D. Dissent from “PUBLIC ENFORCEMENT EXCEPTION. ”

With regard to part B„ entitled, “PUBLIC ENFORCEMENT EXCEPTION,” I agree with the conclusion that the exception does not apply, but I disagree with the reasoning.

This exception applies “to any enforcement action brought in the name of the people of the State of California by the Attorney General, district attorney, or city attorney, acting as a public prosecutor.” (Code Civ. Proc., § 425.16, subd. (d), italics added.) It does not apply here simply because the City’s cross-complaint was not brought by the city attorney.

I may take judicial notice that, at all relevant times, the city attorney of Colton was Dean Derleth. While Mr. Derleth is a partner in Best Best & Krieger, which represents the City in this action, his name does not appear on any of the pleadings. The only reasonable reading of the record is that this is an ordinary civil action, brought by the City through other attorneys at Best Best & Krieger, and not brought “by” Mr. Derleth.

I therefore find it unnecessary to discuss whether the exception could apply to a civil action not brought in the name of the People. A fortiori, I find it unnecessary to agree or disagree with City of Long Beach v. California *795Citizens for Neighborhood Empowerment, supra, 111 Cal.App.4th 302. The enforcement action in that case was brought by the city attorney, in his capacity as city attorney. (Id. at p. 306.) Thus, it is perfectly consistent with my conclusion.
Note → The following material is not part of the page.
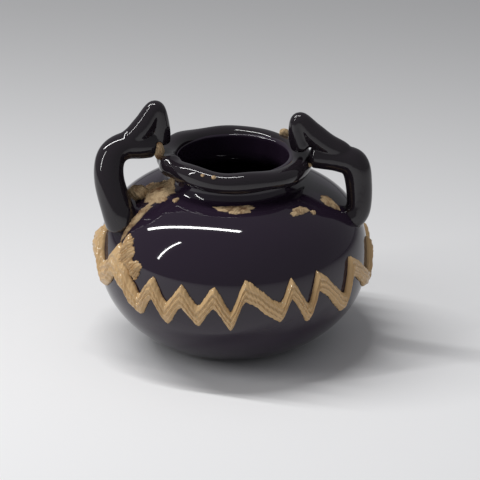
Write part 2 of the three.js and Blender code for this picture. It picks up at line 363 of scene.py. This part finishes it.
def body_radius(z):
    """Outside radius at a height: an oval below the belly and a fuller one above it."""
    belly = bpy.context.scene.jar_sizes.belly_radius / MM
    low = np.clip((BELLY_HEIGHT - z) / LOWER_OVAL, 0, 1)
    high = np.clip((z - BELLY_HEIGHT) / UPPER_OVAL, 0, 1)
    return belly * np.where(z < BELLY_HEIGHT, np.sqrt(1 - low**2),
                            (1 - high**UPPER_FULLNESS) ** (1 / UPPER_FULLNESS))


def outer_profile():
    """Radius and height up the outside, from the standing ring to the lip."""
    sizes = bpy.context.scene.jar_sizes
    belly, neck = sizes.belly_radius / MM, sizes.neck_radius / MM
    turn = np.linspace(0, np.pi / 2, 33)[1:]
    lowest = max(BELLY_HEIGHT - LOWER_OVAL * np.sqrt(1 - (BASE_RING_OUTER / belly) ** 2), 0)
    low = lowest + (BELLY_HEIGHT - lowest) * (1 - np.cos(turn))
    foot = neck + NECK_FILLET
    top = BELLY_HEIGHT + UPPER_OVAL * (1 - (foot / belly) ** UPPER_FULLNESS) ** (1 / UPPER_FULLNESS)
    high = BELLY_HEIGHT + (top - BELLY_HEIGHT) * np.sin(turn)
    heights = np.concatenate([low, high])
    bend = np.linspace(0, np.pi / 2, 11)[1:]
    fillet = np.stack([foot - NECK_FILLET * np.sin(bend), top + NECK_FILLET * (1 - np.cos(bend))], axis=1)
    body = np.stack([body_radius(heights), heights], axis=1)
    straight = np.linspace(fillet[-1, 1], WALL_TOP, 8)[1:]
    neck_part = np.stack([np.full_like(straight, neck), straight], axis=1)
    return np.concatenate([body, fillet, neck_part])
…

Salma v. Capon (2008) 161 Cal.App.4th 1275 [74 Cal.Rptr.3d 873] [First Dist., Div. Five], which rejected the gravamen test (id. at pp. 1287-1288 & fn. 5), “has not been followed by any other published decision, and . . . every other case holds to the contrary.” (Hecimovich v. Encinal School Parent Teacher Organization (2012) 203 Cal.App.4th 450, 474, fn. 8 [137 Cal.Rptr.3d 455].)